Как же так вышло, что элегантная культура, претендующая на стремление к совершенству, эстетику, а порой – и на некое духовное содержание, возникла в области, далёкой от колыбели китайской цивилизации? Первая китайская империя – Цинь – до этих мест, можно сказать, и не доходила. Блистательные столицы последующих эпох – Лоян, Чанъань, Нанкин – находились в бассейнах Янцзы и Хуанхэ, роскошный чай, великолепная посуда, наслаждавшаяся всем этим знать – всё это было там, на севере. Юг был отсталым, нездоровым местом ссылки для опальных чиновников.

По-видимому, ключевой момент, «перевернувший» китайскую географию – падение Сун, XII и XIII века. Хотя полтора века сложно назвать моментом… Исход населения на юг начался после вторжения чжурчжэней (и это было в первую очередь образованное, состоятельное, сравнительно мобильное население – крестьянам бежать было труднее, да и незачем. Последние два года в России – хорошая иллюстрация того, как это бывает), но с разделением Китая на Южную Сун и чжурчжэньскую Цзинь мир не наступил. Попытки сдвинуть границу с обеих сторон то и дело возобновлялись, пока не явились монголы. Монгольское завоевание Сун растянулось на несколько десятилетий, и в это время ищущие место для мирной жизни люди отступали всё дальше – и с ними на юг приходили поэзия, живопись, каллиграфия, музыка. С тех пор южная ментальность немного отличается – в ней чуть больше открытости миру, свободомыслия, способности противопоставить себя чему-то большому и безликому.

***

Есть мнение, что одна из предпосылок чаочжоуского гунфуча – бедность. Дескать, посуда так измельчала для того, чтобы можно было провести чаепитие, даже если у тебя совсем немного чая.

По-моему, очень спорная логика. И дело даже не в том, что описывали и тем самым популяризировали чаепития в чаочжоуском стиле далеко не самые бедные люди – этот стиль вполне мог быть позаимствован ими у простолюдинов. Но при длительном настаивании в пол-литровом чайнике (а примерно таким было заваривание чая в середине и конце Мин) чая уходит не больше. А главное – южное гунфуча возникло именно тогда, когда Чаочжоу вырос и разбогател.

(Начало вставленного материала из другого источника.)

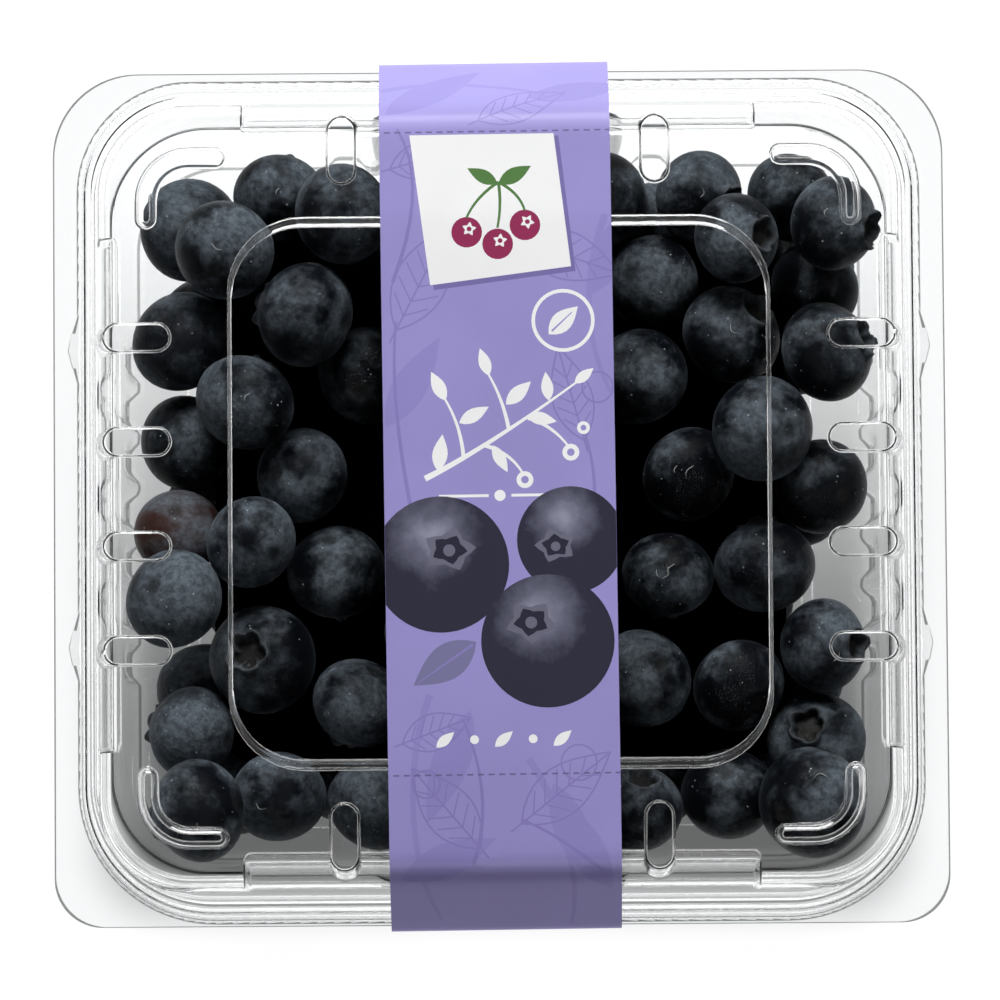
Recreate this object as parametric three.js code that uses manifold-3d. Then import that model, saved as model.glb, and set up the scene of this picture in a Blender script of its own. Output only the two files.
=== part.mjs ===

Города на южном побережье не всегда были шумными, многолюдными, бурлящими жизнью портами. Имперские власти очень любили такую вещь, как запрет на морскую торговлю. Началось это ещё при Чжу Юаньчжане, основателе династии Мин – он терпеть не мог любых иноземцев и старался свести контакты с ними к минимуму. А самые жестокие формы запрет принял при цинских императорах Шуньчжи и Канси – всё из-за Чжэн Чэнгуна, легендарного пирата Коксинги, выгнавшего голландцев с Тайваня и провозгласившего остров государством Дуннин, у которого был простой и понятный девиз: «противостоять Цин, восстановить Мин». Под руководством Чэнгуна и его сына остров почти сорок лет сопротивлялся маньчжурам; Чжэн Чэнгун считается национальным героем, и в приморских городах Фуцзяни ему стоят памятники. Вот чтобы лишить защитника павшей Мин опоры на материке, цинские власти и создавали полосу отчуждения, безжалостно отселяя жителей вглубь. И роль портов выполняли города, находящиеся не у устьев крупных рек, а выше по течению – например, Тинчжоу в фуцзяньском Чантине.

В конце XVII века, когда новая империя подавила все значимые очаги сопротивления, запрет был снят, и это послужило мощным толчком к развитию «трёх чжоу» — Чаочжоу, Цюаньчжоу и Чжанчжоу. И торговали там в том числе и с теми, кто покинул покорённую маньчжурами родину и эмигрировал в соседние страны – так, значительная часть чая шла через эти порты не в Европу, а в Наньян.

К этому времени успели появиться и стать популярными уишаньские улуны. А если бы не могучий пират Коксинга – как знать, может, возможность и желание самовыражаться в изящном чайном искусстве у чаочжоусцев возникли бы на полвека раньше, и тогда объектом этого искусства могли бы стать зелёные чаи.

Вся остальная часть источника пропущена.